Maintain "ball security"
With the Patriots turning the football over five times in last week's Bears game, the phrase "ball security," has been flying around the Pats locker room all week. The team's turnover differential has dropped to plus-1, and they've had a negative turnover ratio in five games already this season. Granted, they won three of those games, including last weekend against the Bears. Receiver Reche Caldwell said Friday that he thinks attention to detail is what makes the Patriots great, and turnovers are exactly the kind of details he was talking about. Running back Heath Evans summed up the offense's feeling about turnovers this week by offering up an anecdote from his senior year in high school when he was visiting his now-alma mater, Auburn University. On a recruiting trip, he walked into running backs coach Rodney Allison's office, and written on the coach's board was the line: "Better off to die as a small child than fumble the football." In talking to running back Kevin Faulk, it's easy to come to the conclusion that fumbles happen and players shouldn't dwell on mistakes too much. Period. But those sorts of errors can't be carried into the postseason. The Patriots need to keep their hands on the football, and ensure team-wide confidence in ball carriers this week.

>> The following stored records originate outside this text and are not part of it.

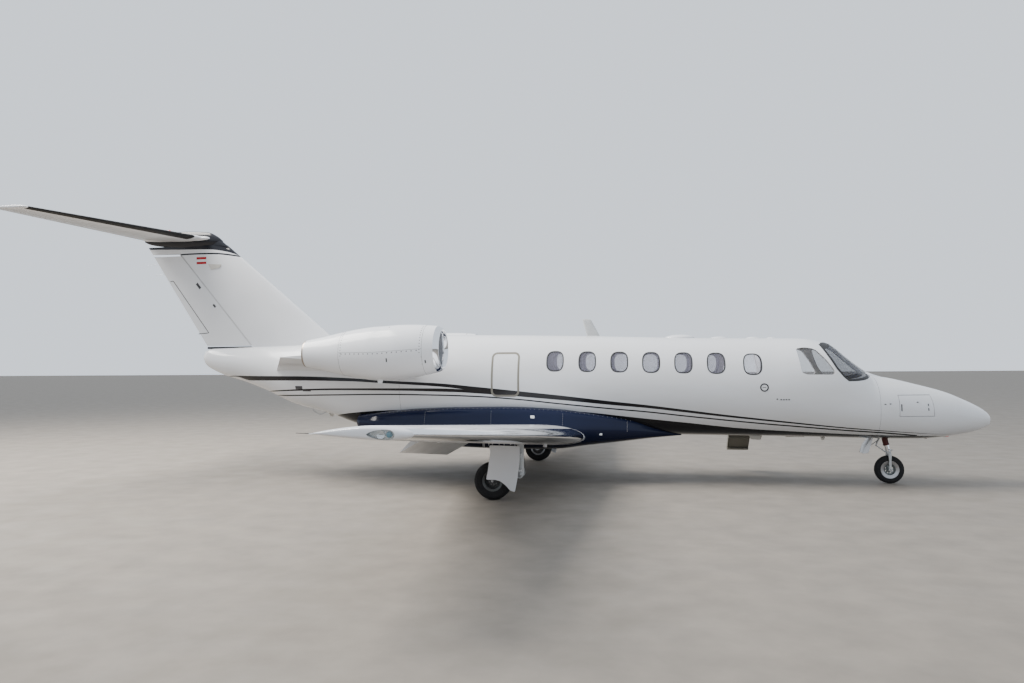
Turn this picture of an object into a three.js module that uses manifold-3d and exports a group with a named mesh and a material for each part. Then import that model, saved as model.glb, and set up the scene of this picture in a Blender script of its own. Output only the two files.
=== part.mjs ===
// A light business jet with a T-tail and two engines on the rear body, standing on its landing gear.
// Millimetres, +X towards the nose, +Y to port, +Z up, origin on the ground under the middle of its box.
import * as THREE from 'three';
import { mergeVertices } from 'three/addons/utils/BufferGeometryUtils.js';
import Module from 'manifold-3d';

const wasm = await Module();
wasm.setup();

// Gap between pieces that touch, and running clearance round the pieces that move
const SEAT = 0.3;
const RUN = 6;
const SIDES = { left: 1, right: -1 };

// Body stations from nose to tail. Columns: x, crown, keel, half width, squareness of the section
const BODY = [
  [7795, 1048, 1032, 8, 2.0],
  [7776, 1116, 985, 62, 2.0],
  [7700, 1200, 930, 140, 2.0],
  [7560, 1290, 873, 235, 2.05],
  [7340, 1400, 820, 335, 2.1],
  [7110, 1500, 783, 415, 2.15],
  [6650, 1633, 742, 540, 2.25],
  [6180, 1746, 740, 640, 2.3],
  [5940, 1780, 744, 685, 2.35],
  [5700, 1970, 748, 722, 2.4],
  [5510, 2140, 751, 748, 2.4],
  [5320, 2300, 756, 770, 2.4],
  [5130, 2360, 758, 785, 2.35],
  [4890, 2400, 760, 800, 2.25],
  [4400, 2412, 764, 815, 2.12],
  [3740, 2420, 768, 815, 2.1],
  [820, 2500, 790, 815, 2.1],
  [-630, 2530, 800, 815, 2.1],
  [-1190, 2540, 805, 812, 2.1],
  [-2000, 2520, 830, 785, 2.1],
  [-2740, 2480, 890, 735, 2.1],
  [-3510, 2430, 1130, 640, 2.1],
  [-4100, 2390, 1275, 535, 2.05],
  [-4730, 2370, 1540, 395, 2.0],
  [-5170, 2358, 1700, 305, 2.0],
  [-5600, 2345, 1825, 235, 2.0],
  [-5850, 2338, 1930, 180, 2.0],
  [-5990, 2300, 2020, 120, 2.0],
  [-6060, 2200, 2130, 35, 2.0],
];
const BODY_SIDES = 24;
const ROOM_SIDES = 16;
const WIDE_LINE_LIMIT = 1560;

// Where the body is split at its real joints
const RADOME_X = 7200;
const NOSE_BULKHEAD_X = 5950;
const REAR_BULKHEAD_X = -1900;
const TAIL_CONE_X = -5500;
const WALL = 70;
const TAIL_WALL = 25;
const FLOOR_Z = 1010;
const FLOOR_THICK = 30;
const SEAT_Y = 370;

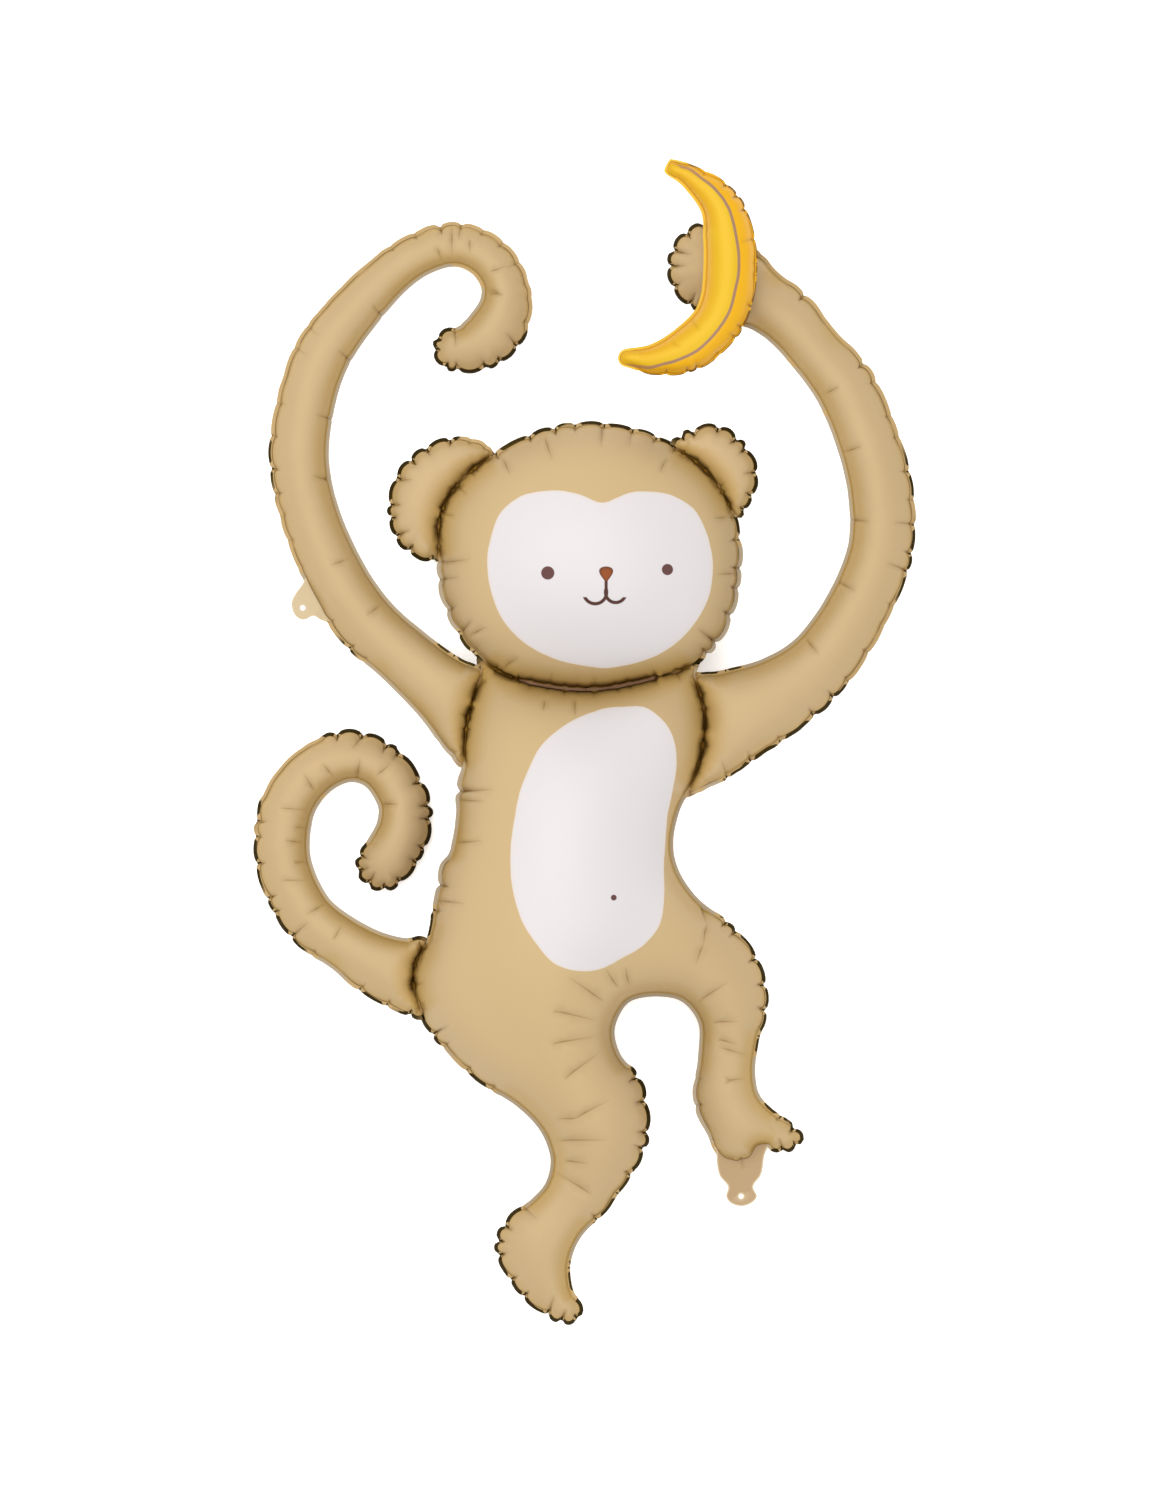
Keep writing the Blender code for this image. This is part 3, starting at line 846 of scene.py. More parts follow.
# Limbs: their middle line's x and y and the half-width there, from the root inside the body to the tip
leftArm = (
    (500, 735, 46), (471, 711, 41), (438, 685, 31), (402, 654, 27), (367, 622, 27), (337, 578, 26.5),
    (311, 516, 25), (300, 457, 25), (308, 397, 24.5), (325, 351, 24), (359, 306, 21.5), (397, 269, 18.5),
    (431, 250, 17.5), (461, 246, 17.5), (487, 258, 18), (503, 281, 19), (505, 307, 22), (493, 332, 24.5),
    (473, 346, 21), (456, 349, 17),
)
rightArm = (
    (660, 745, 54), (700, 729, 52), (738, 714, 43), (781, 693, 35), (820, 662, 30), (855, 611, 28),
    (879, 552, 28), (880, 495, 28), (867, 441, 27), (844, 388, 26), (813, 348, 24), (785, 317, 25),
    (755, 295, 28), (737, 280, 31), (714, 268, 41),
)
tail = (
    (450, 980, 38), (420, 977, 35), (385, 967, 29), (348, 946, 23.5), (310, 917, 23), (288, 876, 23),
    (283, 840, 23), (291, 800, 23), (316, 770, 22), (349, 757, 21), (381, 768, 20), (402, 799, 21),
    (403, 828, 22.5), (392, 852, 23), (383, 864, 21),
)

# Flat film past the edge, each with a hole: the hanging tab on the arm and the filling tail under the foot
hangingTab = (
    (312, 578), (300, 588), (292, 602), (295, 615), (304, 620), (314, 616), (328, 621), (345, 606),
)
fillingTail = (
    (716, 1128), (716, 1152), (719, 1174), (728, 1186), (726, 1196), (731, 1203), (741, 1206),
    (751, 1203), (757, 1196), (753, 1186), (761, 1174), (764, 1157), (768, 1130),
)
tabHoles = ((303, 608), (741, 1196))

# Gates left in the inner welds for the air: x, y, radius
airGates = (
    (439, 513, 5.5), (741, 487, 5.0), (471, 704, 6.0), (706, 735, 6.5), (414, 973, 6.0), (515, 681, 5.0),
    (659, 679, 5.0),
)

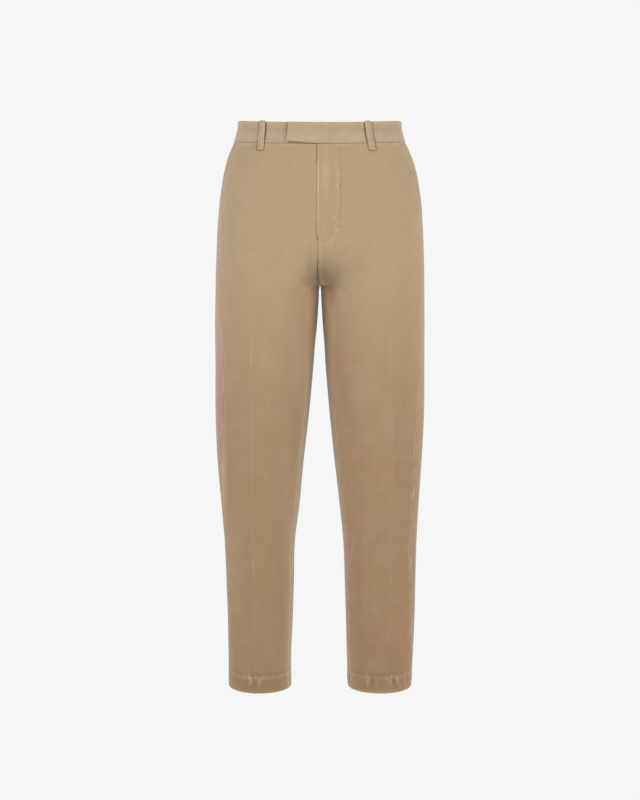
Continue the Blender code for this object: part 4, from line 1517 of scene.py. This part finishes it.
for sideName in sides:
    stitching("stitches_hem_" + sideName, hemLines(sideName))
for sideName in sides:
    stitching("stitches_pocket_" + sideName, pocketLines(sideName))
stitching("stitches_fly", flyLines())
print("sewing made")


# The studio: two lamps, an even sky and a floor as pale as the backdrop.
studio = {
    "backdrop": 0.922,
    "floorDrop": -1.32,
    "floorHalf": 6.0,
    "ambient": 0.53,
    "lampSize": 1.3,
    # place, power, colour and what each lamp is aimed at
    "key light": ((2.3, -1.75, 0.75), 45.0, (1.0, 0.99, 0.97), (0, 0, -0.2)),
    "fill light": ((-2.3, -1.75, 0.70), 42.0, (0.98, 0.99, 1.0), (0, 0, -0.3)),
}


def lamp(name):
    place, power, colour, aim = studio[name]
    data = bpy.data.lights.new(name, "AREA")
    data.shape = "DISK"
    data.size = studio["lampSize"]
    data.energy = power
    data.color = colour
    lampObject = bpy.data.objects.new(name, data)
    lampObject.location = place
    direction = np.array(aim) - np.array(place)
    flat = math.hypot(direction[0], direction[1])
    lampObject.rotation_euler = (math.atan2(flat, -direction[2]), 0.0,
                                 math.atan2(-direction[0], direction[1]))
    scene.collection.objects.link(lampObject)


lamp("key light")
lamp("fill light")

world = bpy.data.worlds.new("studio")
world.use_nodes = True
scene.world = world
worldNodes, worldLinks = world.node_tree.nodes, world.node_tree.links
background = worldNodes["Background"]
rays = worldNodes.new("ShaderNodeLightPath")
brightness = worldNodes.new("ShaderNodeMapRange")
worldLinks.new(rays.outputs["Is Camera Ray"], brightness.inputs["Value"])
brightness.inputs["To Min"].default_value = studio["ambient"]
brightness.inputs["To Max"].default_value = studio["backdrop"]
worldLinks.new(brightness.outputs["Result"], background.inputs["Strength"])
background.inputs["Color"].default_value = (1.0, 1.0, 1.0, 1.0)

half = studio["floorHalf"]
floorMesh = bpy.data.meshes.new("floor")
floorMesh.from_pydata([(-half, -half, 0), (half, -half, 0), (half, half, 0), (-half, half, 0)],
                      [], [(0, 1, 2, 3)])
paint = Shader("pale floor")
paint.set(Base_Color=(0.0, 0.0, 0.0, 1.0), Roughness=1.0, Specular_IOR_Level=0.0,
          Emission_Color=(1.0, 1.0, 1.0, 1.0), Emission_Strength=studio["backdrop"])
floorMesh.materials.append(paint.material)
floor = bpy.data.objects.new("floor", floorMesh)
floor.location = (0.0, 0.0, studio["floorDrop"])
scene.collection.objects.link(floor)

scene.view_settings.view_transform = "Standard"
scene.view_settings.look = "None"
print("studio ready")
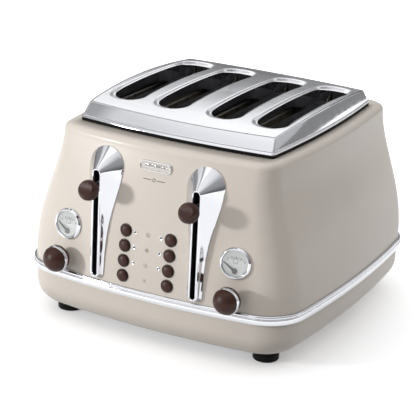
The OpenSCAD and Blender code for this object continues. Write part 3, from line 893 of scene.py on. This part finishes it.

Improve coverage on special teams
Wideout Eddie Drummond handles the kick and punt return duties for the Lions, and coach Bill Belichick said this week "We've obviously had some trouble with our coverage teams in previous weeks. When you run into a good returner, everyone has to do a good job. One breakdown and [Drummond] is through there." The Patriots coverage units started off strong this season, but haven't been able to maintain that level of play. The Lions currently rank third in the NFL in punt return average. Newly acquired punter Ken Walter kept Bears return man Devin Hester from showcasing his dangerous ability by forcing him to fair catch two punts last week. Drummond is averaging 8.9 yards-per punt return, and if he can provide good field position the Lions could score quickly with passes to receivers Williams and Mike Furrey. If the Pats want to keep the Lions out of this game, they're going to have to stay in position in the return game and keep Drummond from breaking any runs.
Communicate on defense
Linebacker Junior Seau is done for the season with a lower arm injury, and the linebacking corps is going through some restructuring right now. Tully Banta-Cain often plays in third-down sub packages, and is obviously the next 'backer in line to take over a full time starting role. But his participation is limited to the outside linebacker position, meaning that Mike Vrabel is moving from outside to inside. To further complicate things, Rosevelt Colvin moved from right to left outside linebacker when Banta-Cain came in during the Bears game after Seau was injured. These guys are all capable of making this package work, but they'll need to keep communication flowing among them and with the defensive linemen in front of them. They've been practicing this package all season long, and were able to make it work against the Bears. But while they're getting settled in their new roles, they'll need to keep each other aware of what's happening.
Shut 'em down early
The Lions are 2-9, and in the NFL, the end results are the bottom line. However, coach Belichick said this week that he can see the Lions improving on film. They may be out of the playoff hunt already, but they are hungry for a win. The Patriots have a chance to dominate the game, but they'll need to convince the Lions of that first. Letting Detroit into this game could make them believe that they belong in it, while shutting them down early will likely take the wind out of their sails. The Patriots haven't been perfectly consistent this season, especially at home. They beat the Bears, which is an undeniable accomplishment, but getting embarrassed by a team with two wins would be terrible for them. Taking them out of the game early will help the team settle into a groove and demonstrate consistency, which often translates into postseason confidence.
The Patriots held practice on the game field at Gillette Stadium again today, wearing shorts, helmets and shells. … Safety Eugene Wilson was present for the portion of practice available to the media for the first time this week, while tackle Ryan O'Callaghan and safety Rodney Harrison have not been seen practicing all week long. … The quarterbacks were wearing white jerseys again today, rather than their non-contact red ones. … Punter Ken Walter has gotten his locker organized now that he's been here a week and the entire bottom portion of it is filled with candy. … Look for a roster addition to be made before the Lions game, as the Patriots are still a player short on their active roster with Seau placed on IR.